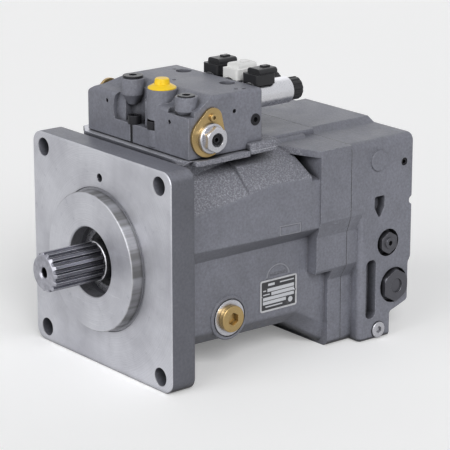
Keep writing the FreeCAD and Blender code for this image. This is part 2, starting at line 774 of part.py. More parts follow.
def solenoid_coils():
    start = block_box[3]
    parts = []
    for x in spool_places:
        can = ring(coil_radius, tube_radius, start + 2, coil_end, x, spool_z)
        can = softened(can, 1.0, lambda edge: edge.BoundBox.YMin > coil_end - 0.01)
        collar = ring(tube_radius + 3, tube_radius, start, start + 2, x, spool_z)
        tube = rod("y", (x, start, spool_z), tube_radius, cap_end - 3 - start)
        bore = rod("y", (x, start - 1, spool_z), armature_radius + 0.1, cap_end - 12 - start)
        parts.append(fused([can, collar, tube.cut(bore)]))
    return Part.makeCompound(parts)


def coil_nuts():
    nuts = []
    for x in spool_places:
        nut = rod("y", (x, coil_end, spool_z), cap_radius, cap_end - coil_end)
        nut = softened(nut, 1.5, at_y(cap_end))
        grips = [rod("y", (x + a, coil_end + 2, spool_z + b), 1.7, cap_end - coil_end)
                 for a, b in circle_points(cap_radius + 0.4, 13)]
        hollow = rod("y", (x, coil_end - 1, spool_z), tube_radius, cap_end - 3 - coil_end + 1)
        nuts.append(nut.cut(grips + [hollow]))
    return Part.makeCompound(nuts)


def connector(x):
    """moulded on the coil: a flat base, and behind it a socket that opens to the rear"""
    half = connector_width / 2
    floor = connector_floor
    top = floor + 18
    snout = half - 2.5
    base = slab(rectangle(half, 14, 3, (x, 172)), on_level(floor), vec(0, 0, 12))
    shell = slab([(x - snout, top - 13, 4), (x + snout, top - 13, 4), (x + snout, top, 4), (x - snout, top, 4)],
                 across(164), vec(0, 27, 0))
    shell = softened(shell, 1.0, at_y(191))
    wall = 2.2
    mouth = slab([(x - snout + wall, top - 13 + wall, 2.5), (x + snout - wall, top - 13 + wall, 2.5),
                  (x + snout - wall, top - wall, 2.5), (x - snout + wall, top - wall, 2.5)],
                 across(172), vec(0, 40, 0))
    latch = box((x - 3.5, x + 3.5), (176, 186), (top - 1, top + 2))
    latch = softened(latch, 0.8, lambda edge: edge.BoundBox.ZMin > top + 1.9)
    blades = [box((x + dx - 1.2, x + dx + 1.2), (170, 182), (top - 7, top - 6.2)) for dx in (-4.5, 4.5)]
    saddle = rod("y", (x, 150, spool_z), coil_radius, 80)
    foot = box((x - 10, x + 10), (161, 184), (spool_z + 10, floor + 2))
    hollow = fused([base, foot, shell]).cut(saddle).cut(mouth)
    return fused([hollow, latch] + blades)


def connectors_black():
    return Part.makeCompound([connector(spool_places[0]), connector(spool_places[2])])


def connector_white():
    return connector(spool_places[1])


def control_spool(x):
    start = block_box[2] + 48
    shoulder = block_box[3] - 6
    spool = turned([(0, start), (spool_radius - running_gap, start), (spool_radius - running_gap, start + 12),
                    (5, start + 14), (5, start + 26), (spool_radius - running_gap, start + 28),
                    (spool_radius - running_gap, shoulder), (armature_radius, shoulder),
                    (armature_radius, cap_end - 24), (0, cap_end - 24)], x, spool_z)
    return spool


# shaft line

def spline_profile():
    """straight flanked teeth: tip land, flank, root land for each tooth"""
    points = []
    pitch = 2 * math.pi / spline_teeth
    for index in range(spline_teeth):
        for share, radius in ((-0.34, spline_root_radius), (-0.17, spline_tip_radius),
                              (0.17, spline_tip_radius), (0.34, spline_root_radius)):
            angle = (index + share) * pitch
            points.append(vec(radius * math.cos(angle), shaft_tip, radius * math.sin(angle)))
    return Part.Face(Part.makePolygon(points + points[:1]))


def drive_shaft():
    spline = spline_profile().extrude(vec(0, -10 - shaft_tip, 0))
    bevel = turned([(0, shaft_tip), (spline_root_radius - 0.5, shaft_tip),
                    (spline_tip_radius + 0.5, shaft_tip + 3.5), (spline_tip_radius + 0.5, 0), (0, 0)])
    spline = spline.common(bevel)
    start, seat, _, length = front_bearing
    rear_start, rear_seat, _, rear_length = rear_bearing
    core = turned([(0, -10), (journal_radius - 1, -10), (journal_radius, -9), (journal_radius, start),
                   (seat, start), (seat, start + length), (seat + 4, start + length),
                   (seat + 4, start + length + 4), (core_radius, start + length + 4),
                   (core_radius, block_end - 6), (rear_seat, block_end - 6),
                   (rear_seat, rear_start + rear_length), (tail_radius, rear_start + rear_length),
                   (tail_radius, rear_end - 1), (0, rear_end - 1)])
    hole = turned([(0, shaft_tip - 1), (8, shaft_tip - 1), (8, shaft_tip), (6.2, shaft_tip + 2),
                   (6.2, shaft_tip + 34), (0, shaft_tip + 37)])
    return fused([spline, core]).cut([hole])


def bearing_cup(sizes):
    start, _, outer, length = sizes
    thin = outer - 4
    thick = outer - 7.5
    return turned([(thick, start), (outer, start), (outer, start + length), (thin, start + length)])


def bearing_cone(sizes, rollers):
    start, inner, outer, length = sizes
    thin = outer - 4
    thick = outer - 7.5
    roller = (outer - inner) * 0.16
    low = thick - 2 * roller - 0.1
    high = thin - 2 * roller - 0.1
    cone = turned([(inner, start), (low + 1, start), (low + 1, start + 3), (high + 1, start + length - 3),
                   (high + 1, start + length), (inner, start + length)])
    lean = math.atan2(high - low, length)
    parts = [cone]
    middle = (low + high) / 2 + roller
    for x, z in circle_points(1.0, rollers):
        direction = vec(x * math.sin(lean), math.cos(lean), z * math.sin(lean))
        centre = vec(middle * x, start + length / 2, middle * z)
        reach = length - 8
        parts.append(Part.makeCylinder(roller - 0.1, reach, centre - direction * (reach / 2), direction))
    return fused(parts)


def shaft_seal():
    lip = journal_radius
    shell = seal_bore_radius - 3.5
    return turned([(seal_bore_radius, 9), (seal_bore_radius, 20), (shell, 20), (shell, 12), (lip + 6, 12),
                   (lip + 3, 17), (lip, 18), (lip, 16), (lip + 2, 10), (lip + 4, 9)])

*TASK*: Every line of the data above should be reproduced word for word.

*TASK RESULT*:
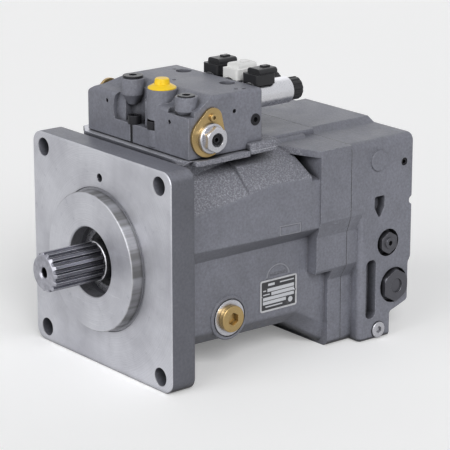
Keep writing the FreeCAD and Blender code for this image. This is part 2, starting at line 774 of part.py. More parts follow.
def solenoid_coils():
    start = block_box[3]
    parts = []
    for x in spool_places:
        can = ring(coil_radius, tube_radius, start + 2, coil_end, x, spool_z)
        can = softened(can, 1.0, lambda edge: edge.BoundBox.YMin > coil_end - 0.01)
        collar = ring(tube_radius + 3, tube_radius, start, start + 2, x, spool_z)
        tube = rod("y", (x, start, spool_z), tube_radius, cap_end - 3 - start)
        bore = rod("y", (x, start - 1, spool_z), armature_radius + 0.1, cap_end - 12 - start)
        parts.append(fused([can, collar, tube.cut(bore)]))
    return Part.makeCompound(parts)


def coil_nuts():
    nuts = []
    for x in spool_places:
        nut = rod("y", (x, coil_end, spool_z), cap_radius, cap_end - coil_end)
        nut = softened(nut, 1.5, at_y(cap_end))
        grips = [rod("y", (x + a, coil_end + 2, spool_z + b), 1.7, cap_end - coil_end)
                 for a, b in circle_points(cap_radius + 0.4, 13)]
        hollow = rod("y", (x, coil_end - 1, spool_z), tube_radius, cap_end - 3 - coil_end + 1)
        nuts.append(nut.cut(grips + [hollow]))
    return Part.makeCompound(nuts)


def connector(x):
    """moulded on the coil: a flat base, and behind it a socket that opens to the rear"""
    half = connector_width / 2
    floor = connector_floor
    top = floor + 18
    snout = half - 2.5
    base = slab(rectangle(half, 14, 3, (x, 172)), on_level(floor), vec(0, 0, 12))
    shell = slab([(x - snout, top - 13, 4), (x + snout, top - 13, 4), (x + snout, top, 4), (x - snout, top, 4)],
                 across(164), vec(0, 27, 0))
    shell = softened(shell, 1.0, at_y(191))
    wall = 2.2
    mouth = slab([(x - snout + wall, top - 13 + wall, 2.5), (x + snout - wall, top - 13 + wall, 2.5),
                  (x + snout - wall, top - wall, 2.5), (x - snout + wall, top - wall, 2.5)],
                 across(172), vec(0, 40, 0))
    latch = box((x - 3.5, x + 3.5), (176, 186), (top - 1, top + 2))
    latch = softened(latch, 0.8, lambda edge: edge.BoundBox.ZMin > top + 1.9)
    blades = [box((x + dx - 1.2, x + dx + 1.2), (170, 182), (top - 7, top - 6.2)) for dx in (-4.5, 4.5)]
    saddle = rod("y", (x, 150, spool_z), coil_radius, 80)
    foot = box((x - 10, x + 10), (161, 184), (spool_z + 10, floor + 2))
    hollow = fused([base, foot, shell]).cut(saddle).cut(mouth)
    return fused([hollow, latch] + blades)


def connectors_black():
    return Part.makeCompound([connector(spool_places[0]), connector(spool_places[2])])


def connector_white():
    return connector(spool_places[1])


def control_spool(x):
    start = block_box[2] + 48
    shoulder = block_box[3] - 6
    spool = turned([(0, start), (spool_radius - running_gap, start), (spool_radius - running_gap, start + 12),
                    (5, start + 14), (5, start + 26), (spool_radius - running_gap, start + 28),
                    (spool_radius - running_gap, shoulder), (armature_radius, shoulder),
                    (armature_radius, cap_end - 24), (0, cap_end - 24)], x, spool_z)
    return spool


# shaft line

def spline_profile():
    """straight flanked teeth: tip land, flank, root land for each tooth"""
    points = []
    pitch = 2 * math.pi / spline_teeth
    for index in range(spline_teeth):
        for share, radius in ((-0.34, spline_root_radius), (-0.17, spline_tip_radius),
                              (0.17, spline_tip_radius), (0.34, spline_root_radius)):
            angle = (index + share) * pitch
            points.append(vec(radius * math.cos(angle), shaft_tip, radius * math.sin(angle)))
    return Part.Face(Part.makePolygon(points + points[:1]))


def drive_shaft():
    spline = spline_profile().extrude(vec(0, -10 - shaft_tip, 0))
    bevel = turned([(0, shaft_tip), (spline_root_radius - 0.5, shaft_tip),
                    (spline_tip_radius + 0.5, shaft_tip + 3.5), (spline_tip_radius + 0.5, 0), (0, 0)])
    spline = spline.common(bevel)
    start, seat, _, length = front_bearing
    rear_start, rear_seat, _, rear_length = rear_bearing
    core = turned([(0, -10), (journal_radius - 1, -10), (journal_radius, -9), (journal_radius, start),
                   (seat, start), (seat, start + length), (seat + 4, start + length),
                   (seat + 4, start + length + 4), (core_radius, start + length + 4),
                   (core_radius, block_end - 6), (rear_seat, block_end - 6),
                   (rear_seat, rear_start + rear_length), (tail_radius, rear_start + rear_length),
                   (tail_radius, rear_end - 1), (0, rear_end - 1)])
    hole = turned([(0, shaft_tip - 1), (8, shaft_tip - 1), (8, shaft_tip), (6.2, shaft_tip + 2),
                   (6.2, shaft_tip + 34), (0, shaft_tip + 37)])
    return fused([spline, core]).cut([hole])


def bearing_cup(sizes):
    start, _, outer, length = sizes
    thin = outer - 4
    thick = outer - 7.5
    return turned([(thick, start), (outer, start), (outer, start + length), (thin, start + length)])


def bearing_cone(sizes, rollers):
    start, inner, outer, length = sizes
    thin = outer - 4
    thick = outer - 7.5
    roller = (outer - inner) * 0.16
    low = thick - 2 * roller - 0.1
    high = thin - 2 * roller - 0.1
    cone = turned([(inner, start), (low + 1, start), (low + 1, start + 3), (high + 1, start + length - 3),
                   (high + 1, start + length), (inner, start + length)])
    lean = math.atan2(high - low, length)
    parts = [cone]
    middle = (low + high) / 2 + roller
    for x, z in circle_points(1.0, rollers):
        direction = vec(x * math.sin(lean), math.cos(lean), z * math.sin(lean))
        centre = vec(middle * x, start + length / 2, middle * z)
        reach = length - 8
        parts.append(Part.makeCylinder(roller - 0.1, reach, centre - direction * (reach / 2), direction))
    return fused(parts)


def shaft_seal():
    lip = journal_radius
    shell = seal_bore_radius - 3.5
    return turned([(seal_bore_radius, 9), (seal_bore_radius, 20), (shell, 20), (shell, 12), (lip + 6, 12),
                   (lip + 3, 17), (lip, 18), (lip, 16), (lip + 2, 10), (lip + 4, 9)])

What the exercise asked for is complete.